What’s your view of religion?
Is it a non-thing to you? Is it your lifestyle? Are you ‘spiritual without being religious’? Are you a church-going Christian? Do you follow another faith?
I was brought-up in the world of the Church of England’s entitlement, one of England’s smug liberal people who know they’re CofE, don’t eat meat on good Friday, buy Christmas presents for everyone and enjoy jolly good Christmas and Easter festivals, go to christenings and weddings and yet have no relationship with God whatsoever. Nothing wrong with this at all, it’s just modern England for you: smugness the other side of liberalism: our country, our religion, our right.
But me personally? I’ve been a deep-thinking type for as long as I can remember, a natural introvert and God and I have had a weird old relationship, since I discovered him around the age of 14 as a pious, earnest teenager. I was impressed by the Gideons when they visited the school and my friend and I starting reading the Bible together in the evenings. We volunteered for charity work and visited an older lady in my friend’s street as a ‘companion’, where I learned about life between the wars and saw a glimpse of a different kind of life and a different breed of people.
I sung in a church choir, though I was never very musically-minded and was tone-deaf! I felt something different when I was singing hymns, something stirring deep in me that I could never quite work out and felt that there was something greater than you and I. It was just ‘something’, a world and a concept greater than the here and now.

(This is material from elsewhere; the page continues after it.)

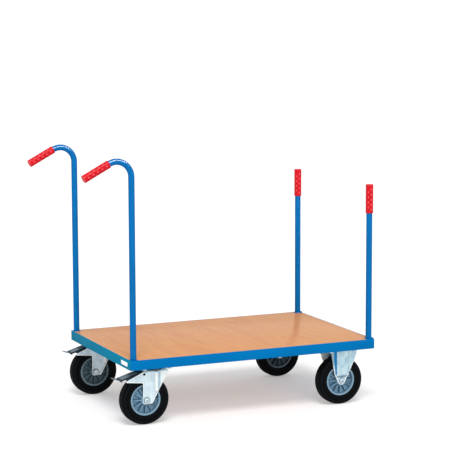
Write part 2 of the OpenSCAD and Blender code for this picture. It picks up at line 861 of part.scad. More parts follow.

I left God when I started at university, when education taught me away from the idea of ‘organised religion’. It was cool and trendy to laugh at and scorn it, while remaining a member of the smug bunch buying Christmas presents and celebrating festivals because the rest of the country was doing so – lipservice to a faith none of my friends and few of my family followed, complacent in our right to choose to believe or not.
But as is the way of these things that are deeper and more part of you than you ‘think’ about, God snuck up on me again. It was in the form of my new fiance’s vicar, who became a good personal friend. “Meet Peter” my boyfriend, the product of an old-style Orange Lodge Protestant upbringing, said about his mother’s vicar. Peter was a High Anglican priest who had a pragmatic spirituality and an unforgettable ability to make it ‘make sense’, so having my children baptised was not simply a rite of passage for me, the whole concept went deeper than that. I studied the Bible with a renewed vigour and socialised with Peter more than my own husband, who attended church out of duty and obligation for his mother’s sake and I was confirmed.

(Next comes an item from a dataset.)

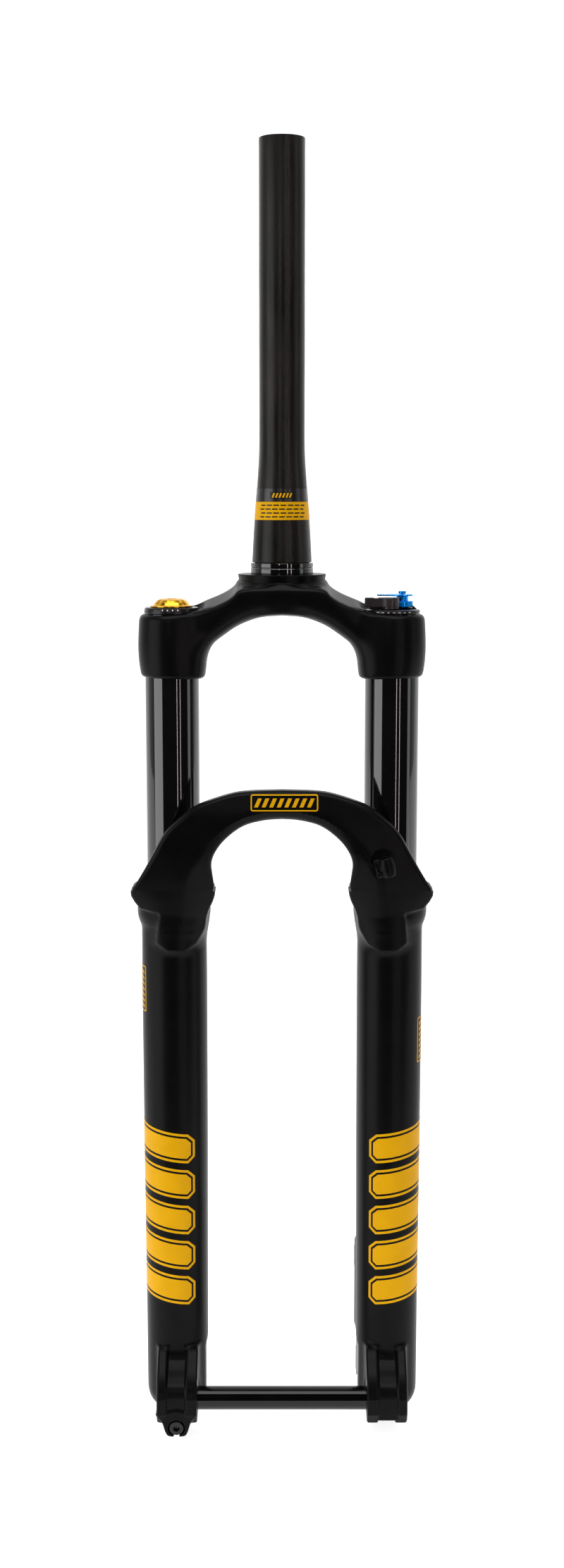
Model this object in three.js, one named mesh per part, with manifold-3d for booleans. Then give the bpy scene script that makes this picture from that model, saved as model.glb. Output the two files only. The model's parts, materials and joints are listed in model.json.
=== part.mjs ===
// Air-sprung suspension fork for a 29 inch mountain bicycle, made of its separate pieces.
// Millimetres. +Z runs up the steerer axis, the fork faces -Y, and the origin is the centre of
// the crown race seat. The air spring is in the -X leg and the damper is in the +X leg.
import * as THREE from 'three';
import { mergeVertices } from 'three/addons/utils/BufferGeometryUtils.js';
import Module from 'manifold-3d';

const wasm = await Module();
wasm.setup();

// ---------------------------------------------------------------- driving dimensions
const GAP = 0.3;                    // clearance between neighbouring pieces
const FACETS = 32;                  // facets around a large turned piece
const FEW_FACETS = 20;              // facets around a small turned piece
const INNER_FACETS = 24;            // facets around a ring inside a leg

const LEG = new THREE.Vector2(69.5, -13);       // a leg's axis, as distances from the steerer axis
const AXLE = new THREE.Vector2(-44, -535);      // Y and Z of the wheel axle
const AXLE_RADIUS = 7.5;
const HUB_HALF = 55;                // from the centre to a hub face, for a 110 mm hub
const AXLE_HALF = 80.5;

const STEERER_TOP = 266;
const STEERER_RADIUS = 14.3;
const STEERER_BORE = 12;
const SPIGOT_RADIUS = 17;           // the end of the steerer that is held in the crown
const SPIGOT_END = -24;
const RACE_SEAT_RADIUS = 19.9;
const RACE_SEAT_TOP = 7;
const RACE_SEAT_SUNK = 1;           // how deep the seat's ring is let into the crown's flange
const FLANGE_RADIUS = 28.2;

const SOCKET_TOP = -24.3;           // top of the crown around a stanchion
const SOCKET_END = -65;
const SPOT_FACE = { radius: 22, floor: -22.6 };     // cut into the shelf around a top cap
const STANCHION_RADIUS = 17;
const STANCHION_BORE = 15.2;
const STANCHION_END = -405;
const PLUG_RADIUS = STANCHION_BORE - GAP;

const COLLAR_TOP = -198;            // top of a lower leg
const LEG_BORE = 18.9;
const HUB_ROOM = 50.6;              // from the middle to the flat on a leg's inner side
const FLAT_TOP = -494;              // top of that flat
const LEG_FLOOR = -540;             // inside the foot of a lower leg
const LEG_END = -554.6;
const ARCH_BACK = -36.5;
const SOCKET_ROOM = 23.2;           // radius kept free above a leg for the crown's socket

const ROD_RADIUS = 5;               // air shaft and damper rod
const ROD_HOLE = ROD_RADIUS + GAP;
const STUD_RADIUS = 4;
const CARTRIDGE_RADIUS = 12.8;
const CARTRIDGE_BORE = 11.6;

const LUG_IN = HUB_HALF;            // a dropout lug's width, along X
const LUG_OUT = 81.5;
const LUG_BOTTOM = -548;
const PINCH = new THREE.Vector2(68.6, -550.5);   // X distance and Z of the pinch bolt's axis
const PINCH_BOTTOM = -556.5;

const POST_X = 55.5;                // brake posts, on the back of the damper leg
const POST_FACE = 22;
const POST_HEIGHTS = [-463, -537.2];

const LEVER_HUB = new THREE.Vector2(-1.7, -6.5);    // adjusters, from the damper leg's axis
const KNOB_HUB = new THREE.Vector2(6.3, 3.3);
const CAP_TOP = -21.8;              // top of the damper cap's flange

const GUIDE = new THREE.Vector3(64, -49.6, -180);   // hose guide on the damper side of the arch
const GUIDE_TILT = 0.26;

// ---------------------------------------------------------------- making solids
function solid(geometry) {
  geometry.deleteAttribute('normal');
  geometry.deleteAttribute('uv');
  const merged = mergeVertices(geometry, 1e-3);
  const corners = merged.index.array;
  const triVerts = [];
  for (let i = 0; i < corners.length; i += 3) {
    const [a, b, c] = corners.slice(i, i + 3);
    if (a !== b && b !== c && c !== a) triVerts.push(a, b, c);
  }
  return new wasm.Manifold(new wasm.Mesh({
    numProp: 3,
    vertProperties: merged.attributes.position.array,
    triVerts: new Uint32Array(triVerts),
  }));
}

// A profile of [radius, z] points turned about the Z axis. It goes up its outer side, and it
// starts and ends on the axis or is closed here.
function turned(profile, facets = FACETS) {
  const points = profile.map(([r, z]) => new THREE.Vector2(r, z));
  const first = points[0];
  if (first.x > 0) points.push(first.clone());
  return solid(new THREE.LatheGeometry(points, facets).rotateX(Math.PI / 2));
}

function rod(radius, low, high, facets = FEW_FACETS) {
  return turned([[0, low], [radius, low], [radius, high], [0, high]], facets);
}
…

Eventually disillusioned by ‘Sunday morning Christianity’, possibly more to do with a deep dissatisfaction in my own life and my husband at the time, I chucked God yet again for Buddha, Celtic Christianity, native American philosophies… I was at the ‘eat, pray, love’ stage of early middle age/post-married life and addressing my role in life; what was the real me? Where did God really exist, if he existed? Why had he given me such shit in life when all I wanted to do was ‘be’?
I eventually realised that me and my god was in me all the time, not out there at all. A secret you know but don’t ‘know’ until it actually happens is that you don’t need to spend a fortune to go to India and follow the yogic sheep, like smug middle class whatsername did in the book and film, ‘Eat, Pray, Love’. Nor do you have to travel to Australia to back-pack, or China to ‘broaden the mind’, or even, curiously, to read every almanac, bible, treatise, to teach you how to behave, how to love and how to live. It’s in you, the meaning of life is always in ‘you’ but we are often too scared to tap into it, to really ‘feel’ how human feelings feel. We’re too busy searching out there, seeking external stimulants, external things to do and often don’t reflect on what is really important.
So I thank god and most of all, I thank me. I found an understanding of my little part in life, what I can do, the talents I can use. I don’t go to church on Sundays, although I do still read the Bible. I do still see my vicar friend and his wife every so often. I’ve done work in homeless shelters with him and I give a percentage of my income to a charity of my choice. And I try, as best as I can, to practice what I preach. I still don’t like the concept of ‘Sunday morning Christians’ who go on fancy foreign holidays and overlook homelessness and similar ‘societal problems’ like it’s nothing to do with them. I live up to my moral responsibility and I can sleep at night.
I’ve found god in me. I meditate most days and have finally found a sense of presence and of calm and a way to live.